€70m hole in Garda budget hits crime fight
Gardai are facing a major financial crisis for the second year in a row, with money to pay wages set to run out this autumn.
Justice Minister Frances Fitzgerald will be forced to seek approval for a supplementary budget of up to €70m to shore up the gardai in the fight against crime.
Reduced resources and numbers are already creating operational difficulties for Acting Commissioner Noirin O'Sullivan in some areas of the force – with specialist units, in particular, under pressure to cope.
Investigations into white-collar crime and online pornography are being badly hampered by a scarcity of resources.
The pending cash crisis is revealed as it emerged that garda numbers have fallen below 13,000 for the first time – a level described by former commissioner Martin Callinan as a bottom-line figure.
Senior officers have recently had to beg personnel from neighbouring divisions to make up the shortfall for big operations.
The gardai have been left short of money several times in recent years, but this is the first time that the shortfall has represented such a big slice of the overall budget. The deficit is more than 5pc of this year's total funding allocation of €1.34bn.
It is a serious embarrassment to the Government, which only last November had to introduce a supplementary Garda
budget of €51m, although some of that money was found from savings elsewhere in the Justice allocation.
The operational difficulties are particularly acute in the computer crime unit, which deals with a wide range of criminal activity including child abuse and pornography, as well as assaults and murders.
But in some cases there are understood to be delays of up to two years in completing inquiries because of inadequate equipment and shortage of staff.
The garda's national fraud bureau is so under-resourced at the moment, according to prosecution lawyers, that it is unable to provide a detailed consideration of a significant proportion of the offences reported to it. This has resulted in a worrying backlog of cases to be fully investigated.
Legal and financial experts have criticised the perceived lack of government will to tackle white-collar crime. Director of Corporate Enforcement Ian Drennan complained that he had only one accountant in his office when he needed six to handle the growing caseload of criminal investigations.
Despite the cuts, gardai have managed to reduce crime in 11 out of 14 categories, according to the last published independent statistics.

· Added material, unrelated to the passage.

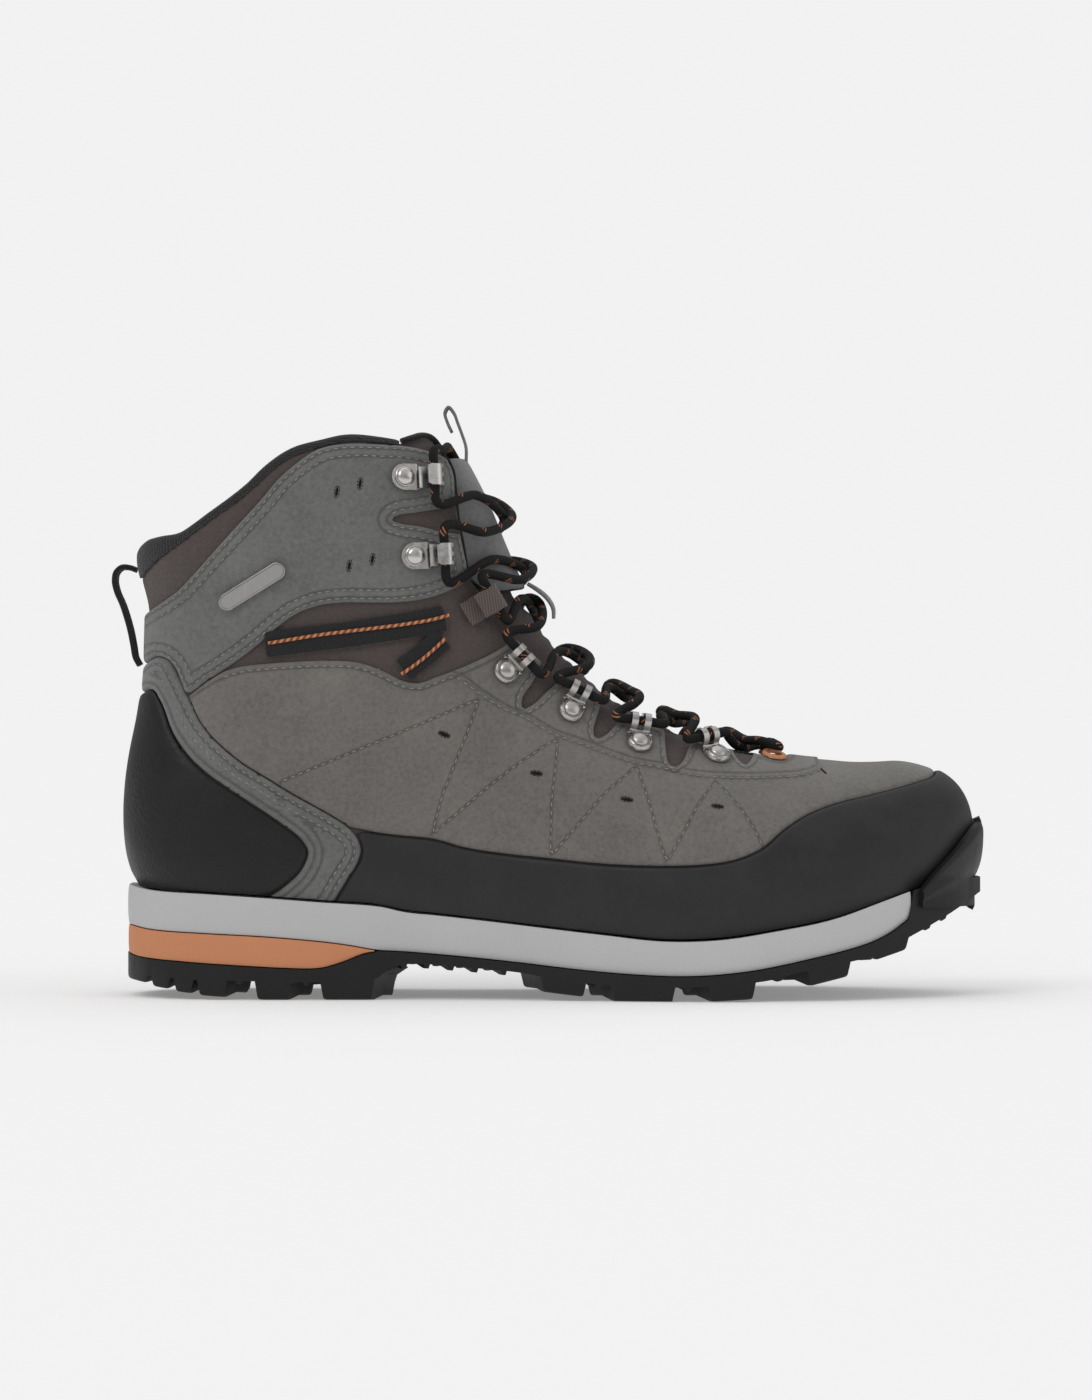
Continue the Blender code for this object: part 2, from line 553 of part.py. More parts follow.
def between_stations(table, x):
    """The height of a sole's straight run between its stations."""
    if x <= SOLE_STATIONS[0] or x >= SOLE_STATIONS[-1]:
        return smooth(table, x)
    i = max(k for k in range(len(SOLE_STATIONS) - 1) if SOLE_STATIONS[k] <= x)
    x0, x1 = SOLE_STATIONS[i : i + 2]
    t = (x - x0) / (x1 - x0)
    return smooth(table, x0) * (1 - t) + smooth(table, x1) * t


def soles(paint):
    def outsole_top(x, y):
        if x > MIDSOLE_END + 0.5:
            return feather(x) - 2 * SOLE_GAP
        return between_stations(WEDGE_LOW if x < -60 else MIDSOLE_LOW, x) - SOLE_GAP

    stations = {*edges_of_lugs(-150.2, 154.8), *SOLE_STATIONS, MIDSOLE_END + 0.4, MIDSOLE_END + 0.6}
    slab = plank(sorted(stations), sole_columns(0), outsole_top, tread)
    outsole = finish(slab, "outsole", paint["outsole"])
    bumper = finish(toe_bumper(), "toe_bumper_shape", paint["outsole"])
    boolean(outsole, bumper, "UNION")

    top = plank(SOLE_STATIONS, sole_columns(MIDSOLE_INSET), lambda x, y: smooth(MIDSOLE_TOP, x),
                lambda x, j, y: smooth(MIDSOLE_LOW, x))
    midsole = finish(top, "midsole", paint["midsole"])
    wedge = plank([x for x in SOLE_STATIONS if x <= -62], sole_columns(MIDSOLE_INSET / 2),
                  lambda x, y: smooth(MIDSOLE_LOW, x) - SOLE_GAP, lambda x, j, y: smooth(WEDGE_LOW, x))
    finish(wedge, "heel_wedge", paint["heel_wedge"])

    # The shank lies in a groove of the midsole, under the insole board.
    for name, grow in (("shank", 0.0), ("shank_groove", 0.4)):
        half, x0, x1 = 7 + grow, -92 - grow, 6 + grow
        over = 6 if grow else 0.0
        bar = plank([x0, -66, -58, -46, x1], lambda x, half=half: (-half, half),
                    lambda x, y, over=over: smooth(MIDSOLE_TOP, x) - 0.9 + over,
                    lambda x, j, y, grow=grow: smooth(MIDSOLE_TOP, x) - 2.5 - grow)
        made = finish(bar, name, paint["shank"])
        if grow:
            boolean(midsole, made, "DIFFERENCE")

    inner_sole("insole_board", paint["insole_board"], 10, (0.0, 2.0))
    inner_sole("footbed", paint["footbed"], 10, (2.3, 7.0))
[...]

There have also been ongoing successes in the fight against drugs and other organised crime activities, as well as dissident terrorism.
Specialist units are now having to borrow officers from other squads to carry out raids and arrests.

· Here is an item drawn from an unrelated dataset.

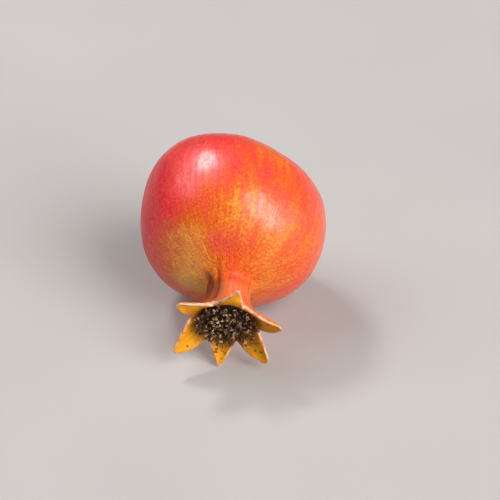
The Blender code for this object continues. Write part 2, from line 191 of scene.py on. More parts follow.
def smooth_step(tree, value, low, high):
    """0 below low, 1 above high and an eased change between them. Low may be above high."""
    settings = {"Value": value, "From Min": low, "From Max": high}
    return add_node(tree, "ShaderNodeMapRange", settings, interpolation_type="SMOOTHSTEP").outputs[0]


def give_relief(tree, shader, height, distance, strength):
    inputs = {"Height": height, "Distance": distance, "Strength": strength}
    bump = add_node(tree, "ShaderNodeBump", inputs)
    tree.links.new(bump.outputs[0], shader.inputs["Normal"])


def blend_values(tree, share, first, second):
    return add_node(tree, "ShaderNodeMix", {0: share, 2: first, 3: second}).outputs[0]


def blend_colours(tree, share, first, second):
    """The first colour where the share is 0, and the second where it is 1."""
    made = add_node(tree, "ShaderNodeMix", data_type="RGBA")
    for socket, value in zip((made.inputs[0], made.inputs[6], made.inputs[7]), (share, first, second)):
        if isinstance(value, bpy.types.NodeSocket):
            tree.links.new(value, socket)
        else:
            socket.default_value = value
    return made.outputs[2]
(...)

The first intake of around 100 recruits is expected to join the force late next month – this is the only recruitment since the government introduced a moratorium in 2009.
But in the meantime, the strength of the force has fallen from an initial 14,500 to around 12,950 with more due to leave soon.
Garda authorities are pressing ahead with plans for incentivised career breaks for members of the force, and these will result in some small savings, while others are expected to be temporarily redeployed to other agencies, which will also reduce the payroll.
More savings are also being achieved following the review of garda allowances by the Department of Public Expenditure.
But a shortfall of between €60m and €70m is still expected to remain in the late autumn, necessitating a fresh injection of funding to be authorised by the Government.
Last November, the then minister Alan Shatter had to seek permission for an additional boost of €51m for the garda budget, of which almost €24m came from savings elsewhere in the Justice allocation.
In his defence, he pointed out that almost 90pc of the garda budget was accounted for by payroll and pension costs.
The Department of Justice told the Irish Independent last night that every effort was being made by the garda authorities to ensure that the budget of €1.34bn was spent as efficiently, effectively and economically as possible. This included making maximum use of the flexibilities and savings available under the Haddington Road agreement.
"A comprehensive review of the Garda Siochana is currently under way under the Haddington Road agreement and this review, due later this year, has the potential to identify further efficiencies and savings," the department said.